* Start *

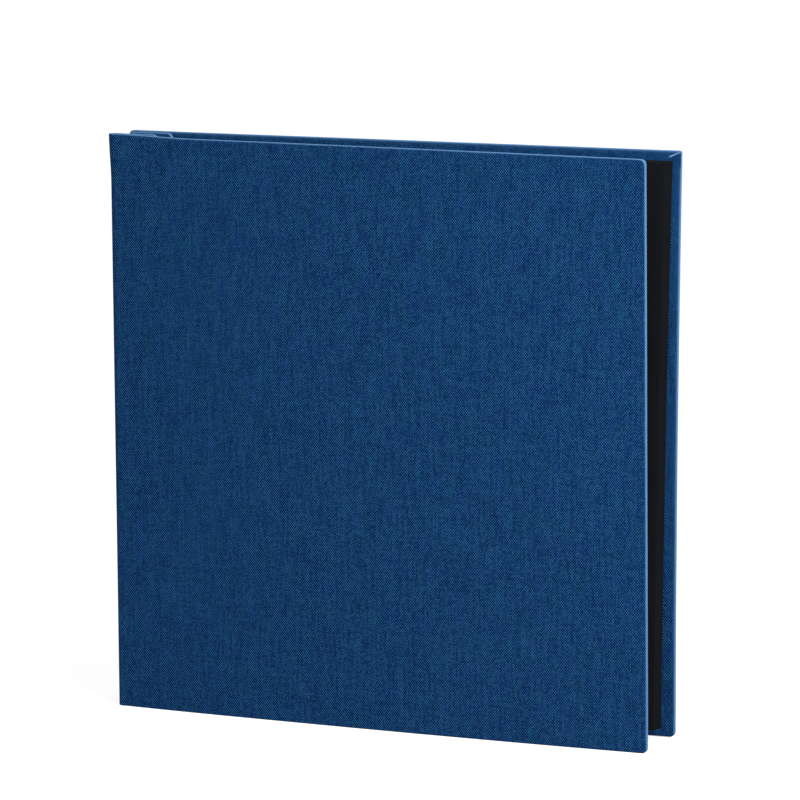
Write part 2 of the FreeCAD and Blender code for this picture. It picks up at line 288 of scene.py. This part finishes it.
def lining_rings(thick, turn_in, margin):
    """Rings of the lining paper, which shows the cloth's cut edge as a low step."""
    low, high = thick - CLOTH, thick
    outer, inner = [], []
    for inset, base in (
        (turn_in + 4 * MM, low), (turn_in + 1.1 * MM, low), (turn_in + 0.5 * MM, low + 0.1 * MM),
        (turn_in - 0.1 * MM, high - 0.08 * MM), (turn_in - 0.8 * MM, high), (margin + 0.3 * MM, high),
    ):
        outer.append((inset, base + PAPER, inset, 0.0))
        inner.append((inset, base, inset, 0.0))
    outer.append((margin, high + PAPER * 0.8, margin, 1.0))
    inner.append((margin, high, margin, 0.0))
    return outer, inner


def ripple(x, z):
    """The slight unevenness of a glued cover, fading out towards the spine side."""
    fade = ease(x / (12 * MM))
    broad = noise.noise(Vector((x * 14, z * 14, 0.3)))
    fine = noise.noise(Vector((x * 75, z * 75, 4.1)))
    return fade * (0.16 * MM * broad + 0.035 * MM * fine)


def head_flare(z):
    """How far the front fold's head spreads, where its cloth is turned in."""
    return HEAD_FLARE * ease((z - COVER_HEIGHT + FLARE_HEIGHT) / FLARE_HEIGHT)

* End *

** Written task **
Restate the data above exactly, keeping each word as it stands.

** Solution to this task **
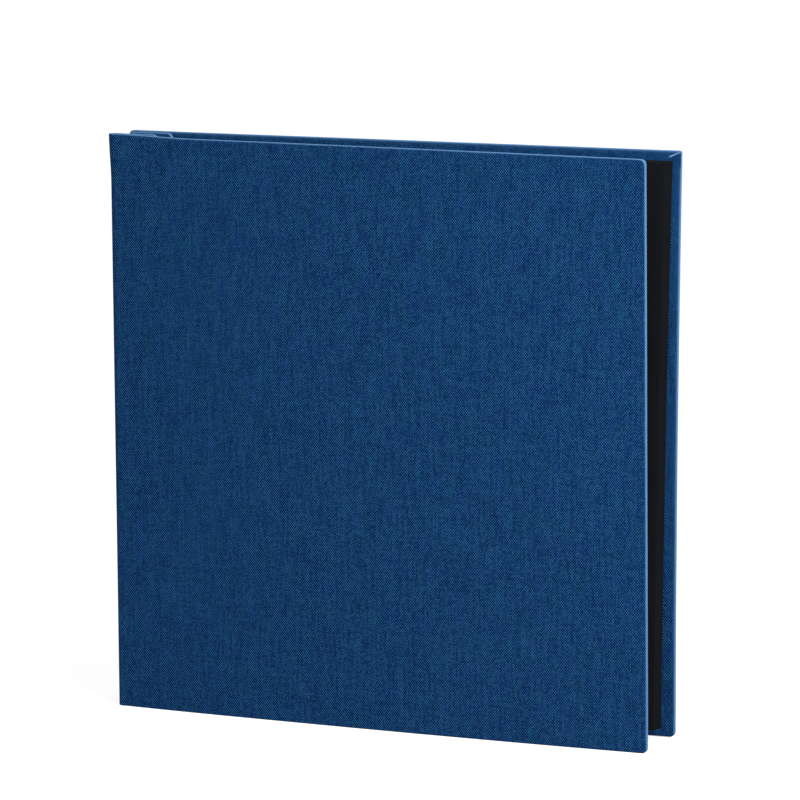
Write part 2 of the FreeCAD and Blender code for this picture. It picks up at line 288 of scene.py. This part finishes it.
def lining_rings(thick, turn_in, margin):
    """Rings of the lining paper, which shows the cloth's cut edge as a low step."""
    low, high = thick - CLOTH, thick
    outer, inner = [], []
    for inset, base in (
        (turn_in + 4 * MM, low), (turn_in + 1.1 * MM, low), (turn_in + 0.5 * MM, low + 0.1 * MM),
        (turn_in - 0.1 * MM, high - 0.08 * MM), (turn_in - 0.8 * MM, high), (margin + 0.3 * MM, high),
    ):
        outer.append((inset, base + PAPER, inset, 0.0))
        inner.append((inset, base, inset, 0.0))
    outer.append((margin, high + PAPER * 0.8, margin, 1.0))
    inner.append((margin, high, margin, 0.0))
    return outer, inner


def ripple(x, z):
    """The slight unevenness of a glued cover, fading out towards the spine side."""
    fade = ease(x / (12 * MM))
    broad = noise.noise(Vector((x * 14, z * 14, 0.3)))
    fine = noise.noise(Vector((x * 75, z * 75, 4.1)))
    return fade * (0.16 * MM * broad + 0.035 * MM * fine)


def head_flare(z):
    """How far the front fold's head spreads, where its cloth is turned in."""
    return HEAD_FLARE * ease((z - COVER_HEIGHT + FLARE_HEIGHT) / FLARE_HEIGHT)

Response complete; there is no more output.